I understand how to ballast mainline track on cork roadbed but I have sidings and industry loops that are on the woodland scenics foam risers (4% grade)...the kind of accordion style that has gaps for flexibility. I don't plan on putting roadbed under these sidings and industry loops so my question is how will I ballast them because clearly the ballast will just fall through the groves. The obvious solution is to put something thin under the tracks like 1/32 basswood (or similar) but wondered if any of you have thoughts. I don't want to raise it too much. I'm heading to the woodland scenics website but thought I would ask as well.

Walman


----------



## spoil9 (Dec 24, 2008)

Thin cardboard or card stock?


----------



## Hutch (Dec 19, 2012)

Paper would probably work.


----------



## Walman (Dec 18, 2011)

According to woodland scenics you put a single layer of plaster cloth over it...fit it tight.


----------



## cole226 (Feb 8, 2013)

Walman said:


> According to woodland scenics you put a single layer of plaster cloth over it...fit it tight.

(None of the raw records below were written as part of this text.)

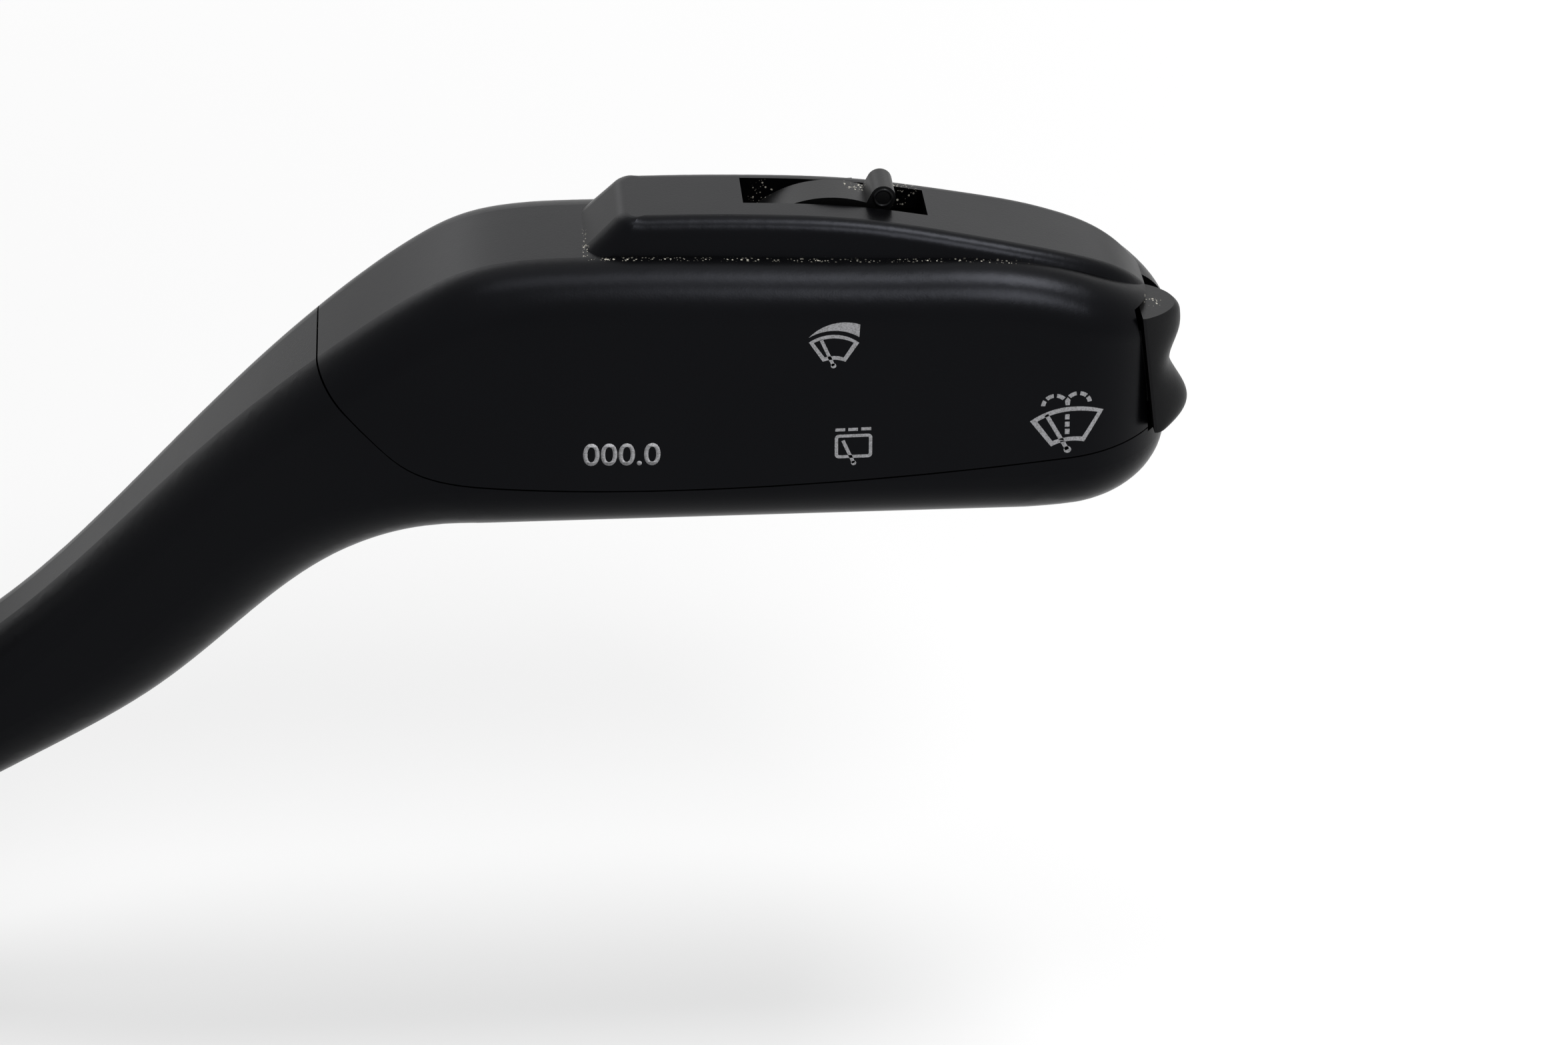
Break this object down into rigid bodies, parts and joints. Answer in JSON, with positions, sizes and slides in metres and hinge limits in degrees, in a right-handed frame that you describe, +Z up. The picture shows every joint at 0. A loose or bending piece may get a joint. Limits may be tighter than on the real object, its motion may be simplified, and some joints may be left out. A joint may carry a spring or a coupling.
{
  "type": "combination stalk switch",
  "caption": "Steering-column wiper stalk: two-axis switch base with swan-neck lever, hollow grip, interval wheel, tip rocker and reset button.",
  "frame": {"origin": "midway between the two mounting holes, on the mounting face of the switch base", "axes": "+X along the lever to its tip, +Y out of the mounting face, away from the driver, +Z up"},
  "size_m": [0.2064, 0.041, 0.1006],
  "materials": {
    "grip_plastic": "fine satin grain",
    "control_plastic": "satin",
    "housing_plastic": "moulded, slightly grained",
    "natural_plastic": "natural acetal",
    "switch_plastic": "smooth moulded",
    "circuit_board": "solder resist",
    "silicone": "matte",
    "wire": "smooth sleeve",
    "steel": "bright",
    "tinned_brass": "bright"
  },
  "bodies": {
    "base": {"base_housing": "housing_plastic", "base_cover": "housing_plastic", "cover_screws": "steel", "mount_bushes": "steel", "base_board": "circuit_board", "contact_frame": "natural_plastic", "frame_screws": "steel", "detent_plate": "natural_plastic", "terminal_blades": "tinned_brass", "harness_loop": "wire"},
    "yoke": {"yoke": "natural_plastic"},
    "lever": {"lever_body": "grip_plastic", "grip_cover": "grip_plastic", "grip_screws": "steel", "pivot_pin": "steel", "grip_board": "circuit_board", "tip_board": "circuit_board", "switch_mat": "silicone", "reset_switch": "switch_plastic", "harness_plug": "switch_plastic", "harness": "wire", "wheel_pin": "steel", "rocker_pin": "steel", "detent_spring": "steel"},
    "wheel": {"interval_wheel": "control_plastic", "wheel_brush": "tinned_brass"},
    "rocker": {"menu_rocker": "control_plastic"},
    "button": {"reset_button": "control_plastic"},
    "plunger": {"detent_plunger": "natural_plastic"},
    "wiper_contact": {"wiper_slide": "switch_plastic", "wiper_bridge": "tinned_brass"},
    "wash_contact": {"wash_slide": "switch_plastic", "wash_bridge": "tinned_brass"}
  },
  "joints": [
    {"name": "wiper_select", "type": "hinge", "parent": "base", "child": "yoke", "pos_m": [0, -0.016, 0], "axis": [0, -1, 0], "range_deg": [-5.5, 16.5], "deforming": ["harness_loop"]},
    {"name": "wash_pull", "type": "hinge", "parent": "yoke", "child": "lever", "pos_m": [0, -0.016, 0], "axis": [0, 0, -1], "range_deg": [-8.5, 7], "stiffness_Nm_per_rad": 0.6, "deforming": ["harness_loop"]},
    {"name": "detent_travel", "type": "slide", "parent": "lever", "child": "plunger", "axis": [1, 0, 0], "range_m": [0, 0.0008], "stiffness_N_per_m": 1200, "springref_m": -0.002, "deforming": ["detent_spring"]},
    {"name": "interval_wheel_turn", "type": "hinge", "parent": "lever", "child": "wheel", "pos_m": [0.1333, -0.02495, 0.0551], "axis": [0, 1, 0], "range_deg": [-52, 0]},
    {"name": "menu_rock", "type": "hinge", "parent": "lever", "child": "rocker", "pos_m": [0.159, -0.0306, 0.0484], "axis": [0, 1, 0], "range_deg": [-3.5, 3.5], "stiffness_Nm_per_rad": 0.3, "deforming": ["switch_mat"]},
    {"name": "reset_press", "type": "slide", "parent": "lever", "child": "button", "axis": [0, 0, 1], "range_m": [0, 0.0008], "stiffness_N_per_m": 800, "springref_m": -0.001},
    {"name": "wiper_contact_slide", "type": "slide", "parent": "base", "child": "wiper_contact", "axis": [1, 0, 0], "range_m": [-0.00116, 0.00346]},
    {"name": "wash_contact_slide", "type": "slide", "parent": "base", "child": "wash_contact", "axis": [0, 1, 0], "range_m": [-0.00194, 0.0016]}
  ],
  "couplings": [
    {"joint": "wiper_contact_slide", "follows": "wiper_select", "m_per_rad": 0.012},
    {"joint": "wash_contact_slide", "follows": "wash_pull", "m_per_rad": 0.013}
  ]
}
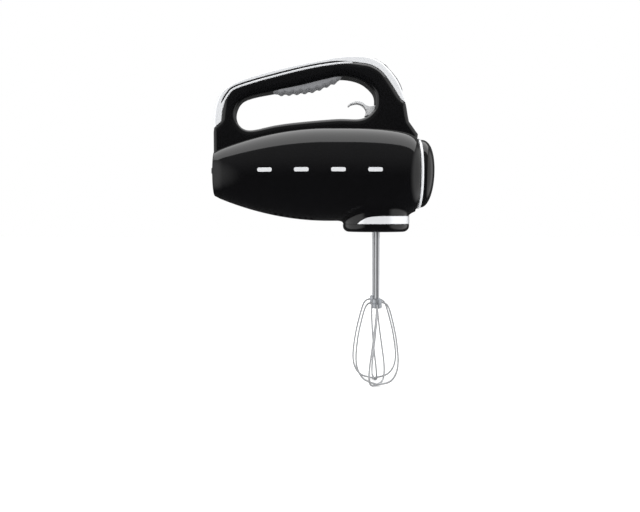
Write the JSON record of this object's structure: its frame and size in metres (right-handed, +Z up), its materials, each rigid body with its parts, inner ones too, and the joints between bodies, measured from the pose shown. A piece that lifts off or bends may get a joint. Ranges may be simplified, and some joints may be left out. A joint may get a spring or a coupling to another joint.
{
  "type": "hand mixer",
  "caption": "Electric hand mixer with a bullet-shaped body, a loop handle, an eject lever and two removable wire whisks driven by a worm gear.",
  "frame": {"origin": "on the motor axis, in the plane of the rubber bar that the mixer rests its heel on", "axes": "+X forward along the motor axis to the nose, +Z up through the handle, +Y to the left"},
  "size_m": [0.2225, 0.0962, 0.3286],
  "materials": {
    "black_shell": "high gloss black moulding",
    "chrome_trim": "polished",
    "grip_rubber": "soft matt, ribbed",
    "rubber_black": "matt",
    "display": "dark tinted window",
    "button_metal": "satin",
    "button_grey": "soft matt",
    "circuit_board": "solder mask",
    "lever_chrome": "polished",
    "plated_steel": "zinc plated",
    "white_acetal": "moulded",
    "laminated_steel": "laminated, dull",
    "copper_wire": "enamelled copper",
    "ground_steel": "ground",
    "fan_plastic": "moulded",
    "sintered_bronze": "sintered, oiled",
    "sheet_brass": "bright sheet",
    "carbon": "pressed graphite",
    "grey_nylon": "glass filled",
    "stainless_wire": "polished stainless",
    "capacitor_case": "moulded box",
    "lead_insulation": "soft sleeve"
  },
  "bodies": {
    "housing": {"lower_housing": "black_shell", "handle_housing": "black_shell", "nose_cap": "black_shell", "collar_cap": "black_shell", "control_panel": "black_shell", "top_trim": "chrome_trim", "nose_ring": "chrome_trim", "collar_band": "chrome_trim", "badge_bars_left": "chrome_trim", "badge_bars_right": "chrome_trim", "grip_pad": "grip_rubber", "heel_bar": "rubber_black", "cord_gland": "rubber_black", "display_lens": "display", "control_board": "circuit_board", "power_board": "circuit_board", "lever_pin": "plated_steel", "eject_spring": "plated_steel", "brush_springs": "plated_steel", "housing_screws": "plated_steel", "gearbox_screws": "plated_steel", "motor_screws": "plated_steel", "rear_bracket": "white_acetal", "front_bracket": "white_acetal", "stator_core": "laminated_steel", "field_coils": "copper_wire", "front_bearing": "sintered_bronze", "rear_bearing": "sintered_bronze", "spindle_bushings": "sintered_bronze", "brush_holders": "sheet_brass", "carbon_brushes": "carbon", "gearbox_base": "grey_nylon", "gearbox_cover": "grey_nylon", "suppressor_capacitor": "capacitor_case", "internal_leads": "lead_insulation"},
    "rotor": {"motor_shaft": "ground_steel", "drive_worm": "ground_steel", "armature_core": "laminated_steel", "armature_windings": "copper_wire", "commutator": "copper_wire", "cooling_fan": "fan_plastic"},
    "left_spindle": {"spindle_left": "ground_steel", "worm_wheel_left": "white_acetal", "thrust_washer_left": "plated_steel"},
    "right_spindle": {"spindle_right": "ground_steel", "worm_wheel_right": "white_acetal", "thrust_washer_right": "plated_steel"},
    "left_whisk": {"whisk_shaft_left": "stainless_wire", "whisk_hub_left": "stainless_wire", "whisk_wires_left": "stainless_wire"},
    "right_whisk": {"whisk_shaft_right": "stainless_wire", "whisk_hub_right": "stainless_wire", "whisk_wires_right": "stainless_wire"},
    "lever": {"eject_lever": "lever_chrome"},
    "slider": {"eject_slider": "white_acetal"},
    "power_key": {"power_button": "button_metal"},
    "speed_up_key": {"speed_up_button": "button_metal"},
    "speed_down_key": {"speed_down_button": "button_metal"},
    "turbo_key": {"turbo_button": "button_grey"}
  },
  "joints": [
    {"name": "motor_spin", "type": "hinge", "parent": "housing", "child": "rotor", "pos_m": [0.1, 0, 0], "axis": [1, 0, 0], "continuous": true},
    {"name": "left_spindle_spin", "type": "hinge", "parent": "housing", "child": "left_spindle", "pos_m": [0.1645, 0.018, 0], "axis": [0, 0, 1], "continuous": true},
    {"name": "right_spindle_spin", "type": "hinge", "parent": "housing", "child": "right_spindle", "pos_m": [0.1645, -0.018, 0], "axis": [0, 0, 1], "continuous": true},
    {"name": "left_whisk_release", "type": "slide", "parent": "left_spindle", "child": "left_whisk", "axis": [0, 0, -1], "range_m": [0, 0.04]},
    {"name": "right_whisk_release", "type": "slide", "parent": "right_spindle", "child": "right_whisk", "axis": [0, 0, -1], "range_m": [0, 0.04]},
    {"name": "eject_lever_press", "type": "hinge", "parent": "housing", "child": "lever", "pos_m": [0.178, 0, 0.066], "axis": [0, -1, 0], "range_deg": [0, 15], "stiffness_Nm_per_rad": 0.6, "springref_deg": -2.86},
    {"name": "eject_slide", "type": "slide", "parent": "housing", "child": "slider", "axis": [0, 0, -1], "range_m": [0, 0.0036], "deforming": ["eject_spring"]},
    {"name": "power_press", "type": "slide", "parent": "housing", "child": "power_key", "axis": [-0.757, 0, -0.6534], "range_m": [0, 0.0012], "stiffness_N_per_m": 600},
    {"name": "speed_up_press", "type": "slide", "parent": "housing", "child": "speed_up_key", "axis": [-0.6632, 0, -0.7484], "range_m": [0, 0.0012], "stiffness_N_per_m": 600},
    {"name": "speed_down_press", "type": "slide", "parent": "housing", "child": "speed_down_key", "axis": [-0.6632, 0, -0.7484], "range_m": [0, 0.0012], "stiffness_N_per_m": 600},
    {"name": "turbo_press", "type": "slide", "parent": "housing", "child": "turbo_key", "axis": [-0.8669, 0, -0.4984], "range_m": [0, 0.0012], "stiffness_N_per_m": 600}
  ],
  "couplings": [
    {"joint": "left_spindle_spin", "follows": "motor_spin", "ratio": -0.035714},
    {"joint": "right_spindle_spin", "follows": "motor_spin", "ratio": 0.035714},
    {"joint": "eject_slide", "follows": "eject_lever_press", "m_per_rad": 0.0135}
  ]
}
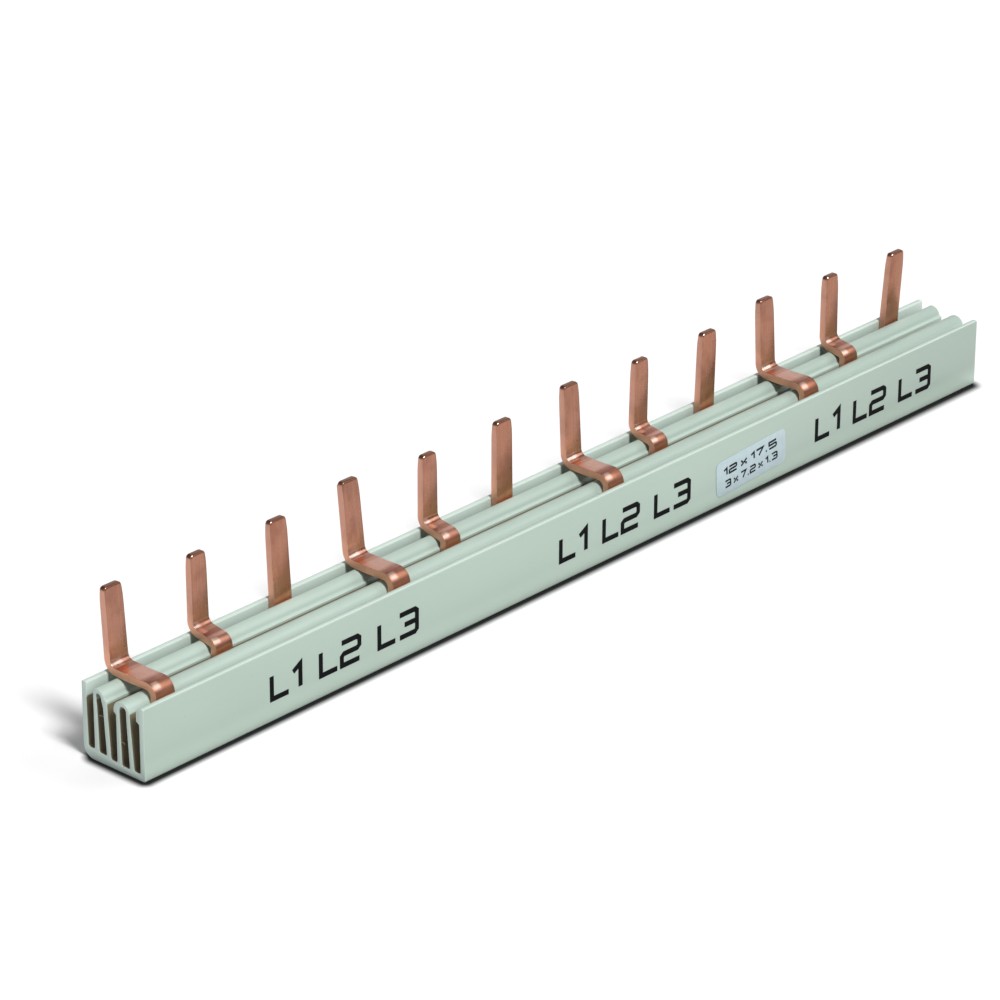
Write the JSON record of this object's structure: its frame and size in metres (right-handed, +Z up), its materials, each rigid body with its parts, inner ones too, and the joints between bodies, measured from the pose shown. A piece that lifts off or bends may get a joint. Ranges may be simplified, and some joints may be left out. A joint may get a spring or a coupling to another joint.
{
  "type": "comb busbar",
  "caption": "Three-phase pin-type comb busbar: an extruded insulating profile with three copper combs whose tabs end in one row above it.",
  "frame": {"origin": "centre of the flat underside of the insulating profile", "axes": "+X along the length from the end next to the first tab, +Y from the front face to the rear face below the tabs, +Z up along the tabs"},
  "size_m": [0.21, 0.0144, 0.0275],
  "materials": {
    "insulation": "satin",
    "copper": "satin",
    "label": "satin"
  },
  "bodies": {
    "root": {"insulating_profile": "insulation", "comb_l1": "copper", "comb_l2": "copper", "comb_l3": "copper", "label": "label"}
  },
  "joints": []
}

yeah, that would have been my answer


----------



## DonR (Oct 18, 2012)

Woodland Scenics makes a flat sheet version of their
foam track underlayment for use in yards. I have some of that but found
a much less expensive way to get the same look. The Walmart
craft section has cheap sheets of black paper covered foam approximately
a 1/4" thick. Either one helps make that flat effect you want
in a yard. 

Don


----------